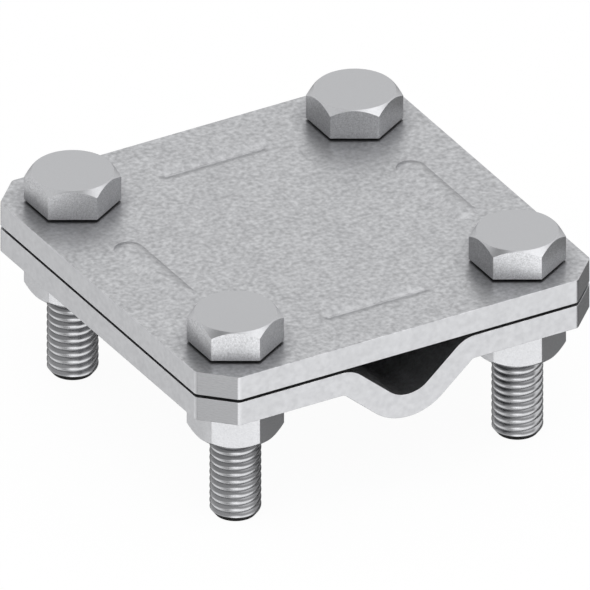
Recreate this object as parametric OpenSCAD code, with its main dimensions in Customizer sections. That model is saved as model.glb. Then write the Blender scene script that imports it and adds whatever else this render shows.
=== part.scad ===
- - - - - - -
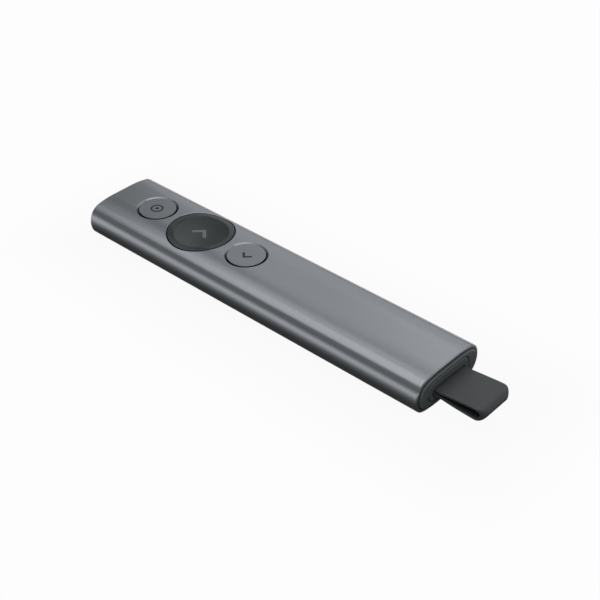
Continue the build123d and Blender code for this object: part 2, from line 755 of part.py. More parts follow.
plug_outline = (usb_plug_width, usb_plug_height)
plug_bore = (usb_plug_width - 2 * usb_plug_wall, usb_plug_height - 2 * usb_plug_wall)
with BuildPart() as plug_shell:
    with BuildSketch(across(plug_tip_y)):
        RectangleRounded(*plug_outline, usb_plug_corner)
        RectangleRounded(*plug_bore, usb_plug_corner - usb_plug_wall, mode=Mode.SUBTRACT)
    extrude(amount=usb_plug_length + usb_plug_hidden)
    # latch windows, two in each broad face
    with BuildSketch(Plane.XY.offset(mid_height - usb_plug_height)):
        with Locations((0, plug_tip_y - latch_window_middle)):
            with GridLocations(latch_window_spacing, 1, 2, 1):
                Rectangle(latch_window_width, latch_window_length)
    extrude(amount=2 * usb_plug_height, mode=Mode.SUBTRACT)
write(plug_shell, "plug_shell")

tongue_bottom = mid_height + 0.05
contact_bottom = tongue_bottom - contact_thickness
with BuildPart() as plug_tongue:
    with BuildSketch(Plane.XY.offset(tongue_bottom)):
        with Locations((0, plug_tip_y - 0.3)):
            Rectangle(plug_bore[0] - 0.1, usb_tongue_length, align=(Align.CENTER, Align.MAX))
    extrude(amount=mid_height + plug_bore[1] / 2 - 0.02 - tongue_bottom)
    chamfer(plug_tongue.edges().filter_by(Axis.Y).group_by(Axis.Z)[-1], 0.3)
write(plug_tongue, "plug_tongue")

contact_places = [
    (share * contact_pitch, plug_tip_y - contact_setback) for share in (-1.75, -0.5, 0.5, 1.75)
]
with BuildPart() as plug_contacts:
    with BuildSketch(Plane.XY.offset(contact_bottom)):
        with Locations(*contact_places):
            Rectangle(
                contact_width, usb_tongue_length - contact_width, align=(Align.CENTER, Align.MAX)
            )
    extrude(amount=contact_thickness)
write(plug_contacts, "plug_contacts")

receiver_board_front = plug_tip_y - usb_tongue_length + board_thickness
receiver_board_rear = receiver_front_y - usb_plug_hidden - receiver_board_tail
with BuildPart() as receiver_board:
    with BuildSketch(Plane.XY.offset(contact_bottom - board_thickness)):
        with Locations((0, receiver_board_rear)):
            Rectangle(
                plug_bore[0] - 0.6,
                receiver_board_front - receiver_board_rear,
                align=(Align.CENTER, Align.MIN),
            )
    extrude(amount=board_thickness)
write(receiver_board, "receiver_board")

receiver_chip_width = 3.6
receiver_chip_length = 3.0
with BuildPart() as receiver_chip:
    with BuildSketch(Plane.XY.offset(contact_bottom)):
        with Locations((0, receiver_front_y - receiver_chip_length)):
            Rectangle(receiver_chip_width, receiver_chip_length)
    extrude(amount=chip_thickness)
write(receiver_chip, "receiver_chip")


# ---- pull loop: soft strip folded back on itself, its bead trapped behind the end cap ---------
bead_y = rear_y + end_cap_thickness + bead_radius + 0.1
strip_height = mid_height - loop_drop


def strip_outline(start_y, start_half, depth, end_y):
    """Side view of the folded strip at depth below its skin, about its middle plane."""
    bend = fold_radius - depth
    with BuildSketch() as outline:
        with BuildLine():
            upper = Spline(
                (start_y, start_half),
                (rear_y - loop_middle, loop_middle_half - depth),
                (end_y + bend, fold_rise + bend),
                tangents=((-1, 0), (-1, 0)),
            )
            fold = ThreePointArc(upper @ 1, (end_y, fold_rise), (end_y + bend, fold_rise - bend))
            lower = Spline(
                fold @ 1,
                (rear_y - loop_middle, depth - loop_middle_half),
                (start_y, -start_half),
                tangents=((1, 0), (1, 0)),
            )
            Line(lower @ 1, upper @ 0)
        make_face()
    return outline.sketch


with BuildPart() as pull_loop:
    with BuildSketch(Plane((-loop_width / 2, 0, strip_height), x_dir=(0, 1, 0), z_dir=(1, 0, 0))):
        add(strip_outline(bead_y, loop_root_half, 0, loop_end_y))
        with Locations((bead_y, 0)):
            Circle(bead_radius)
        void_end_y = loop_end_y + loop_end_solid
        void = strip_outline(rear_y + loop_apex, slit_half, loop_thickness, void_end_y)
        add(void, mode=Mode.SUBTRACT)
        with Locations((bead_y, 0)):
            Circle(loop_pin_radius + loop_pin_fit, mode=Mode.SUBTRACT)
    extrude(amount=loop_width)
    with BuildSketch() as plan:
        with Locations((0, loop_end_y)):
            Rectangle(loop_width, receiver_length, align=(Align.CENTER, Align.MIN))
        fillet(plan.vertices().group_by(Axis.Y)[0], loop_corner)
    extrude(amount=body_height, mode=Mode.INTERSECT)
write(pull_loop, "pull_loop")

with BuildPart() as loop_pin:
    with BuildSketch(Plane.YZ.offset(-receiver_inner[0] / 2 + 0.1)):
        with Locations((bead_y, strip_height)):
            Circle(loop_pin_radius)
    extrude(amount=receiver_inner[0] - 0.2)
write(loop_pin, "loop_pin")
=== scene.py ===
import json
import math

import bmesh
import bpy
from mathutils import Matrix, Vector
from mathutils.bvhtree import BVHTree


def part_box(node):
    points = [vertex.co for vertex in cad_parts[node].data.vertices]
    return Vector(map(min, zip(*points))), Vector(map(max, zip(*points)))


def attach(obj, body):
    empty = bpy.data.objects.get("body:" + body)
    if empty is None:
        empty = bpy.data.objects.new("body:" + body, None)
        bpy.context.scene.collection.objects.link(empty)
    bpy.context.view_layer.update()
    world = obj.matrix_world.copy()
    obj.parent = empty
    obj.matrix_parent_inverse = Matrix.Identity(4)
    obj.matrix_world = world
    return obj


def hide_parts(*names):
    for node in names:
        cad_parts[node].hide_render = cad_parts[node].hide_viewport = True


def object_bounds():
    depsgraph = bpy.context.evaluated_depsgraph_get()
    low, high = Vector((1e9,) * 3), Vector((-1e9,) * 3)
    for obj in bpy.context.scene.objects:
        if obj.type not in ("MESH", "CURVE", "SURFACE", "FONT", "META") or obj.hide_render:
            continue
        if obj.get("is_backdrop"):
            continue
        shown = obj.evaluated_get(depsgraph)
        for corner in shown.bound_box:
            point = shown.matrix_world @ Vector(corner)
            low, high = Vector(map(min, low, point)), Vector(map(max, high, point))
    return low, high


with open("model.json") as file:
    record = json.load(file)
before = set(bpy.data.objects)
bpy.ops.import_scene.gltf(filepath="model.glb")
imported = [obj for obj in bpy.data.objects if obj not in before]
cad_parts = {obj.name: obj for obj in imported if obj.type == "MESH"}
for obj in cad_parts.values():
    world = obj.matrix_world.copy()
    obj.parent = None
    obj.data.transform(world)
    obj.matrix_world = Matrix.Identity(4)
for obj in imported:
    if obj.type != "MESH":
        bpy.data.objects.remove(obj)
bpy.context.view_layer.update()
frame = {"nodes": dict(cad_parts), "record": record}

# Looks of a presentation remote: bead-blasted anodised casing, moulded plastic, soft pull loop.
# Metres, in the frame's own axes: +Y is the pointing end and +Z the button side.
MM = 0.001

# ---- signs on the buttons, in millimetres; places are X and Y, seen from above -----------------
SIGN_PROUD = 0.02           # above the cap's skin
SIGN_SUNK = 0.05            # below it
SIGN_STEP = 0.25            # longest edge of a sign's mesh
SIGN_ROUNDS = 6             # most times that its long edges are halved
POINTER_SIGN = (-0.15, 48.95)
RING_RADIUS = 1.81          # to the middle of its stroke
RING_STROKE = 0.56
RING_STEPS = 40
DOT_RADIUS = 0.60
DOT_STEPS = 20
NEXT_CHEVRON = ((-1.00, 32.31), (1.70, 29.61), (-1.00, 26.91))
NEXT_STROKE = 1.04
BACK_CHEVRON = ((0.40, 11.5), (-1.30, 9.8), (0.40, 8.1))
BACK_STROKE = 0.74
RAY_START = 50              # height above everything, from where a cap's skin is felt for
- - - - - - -
> **What is needed**: Return exactly the lines from the line that has "add(void, mode=Mode.SUBTRACT)" to the line that has "obj.matrix_world = world", both of them included.

> **Complete answer**:
        add(void, mode=Mode.SUBTRACT)
        with Locations((bead_y, 0)):
            Circle(loop_pin_radius + loop_pin_fit, mode=Mode.SUBTRACT)
    extrude(amount=loop_width)
    with BuildSketch() as plan:
        with Locations((0, loop_end_y)):
            Rectangle(loop_width, receiver_length, align=(Align.CENTER, Align.MIN))
        fillet(plan.vertices().group_by(Axis.Y)[0], loop_corner)
    extrude(amount=body_height, mode=Mode.INTERSECT)
write(pull_loop, "pull_loop")

with BuildPart() as loop_pin:
    with BuildSketch(Plane.YZ.offset(-receiver_inner[0] / 2 + 0.1)):
        with Locations((bead_y, strip_height)):
            Circle(loop_pin_radius)
    extrude(amount=receiver_inner[0] - 0.2)
write(loop_pin, "loop_pin")
=== scene.py ===
import json
import math

import bmesh
import bpy
from mathutils import Matrix, Vector
from mathutils.bvhtree import BVHTree


def part_box(node):
    points = [vertex.co for vertex in cad_parts[node].data.vertices]
    return Vector(map(min, zip(*points))), Vector(map(max, zip(*points)))


def attach(obj, body):
    empty = bpy.data.objects.get("body:" + body)
    if empty is None:
        empty = bpy.data.objects.new("body:" + body, None)
        bpy.context.scene.collection.objects.link(empty)
    bpy.context.view_layer.update()
    world = obj.matrix_world.copy()
    obj.parent = empty
    obj.matrix_parent_inverse = Matrix.Identity(4)
    obj.matrix_world = world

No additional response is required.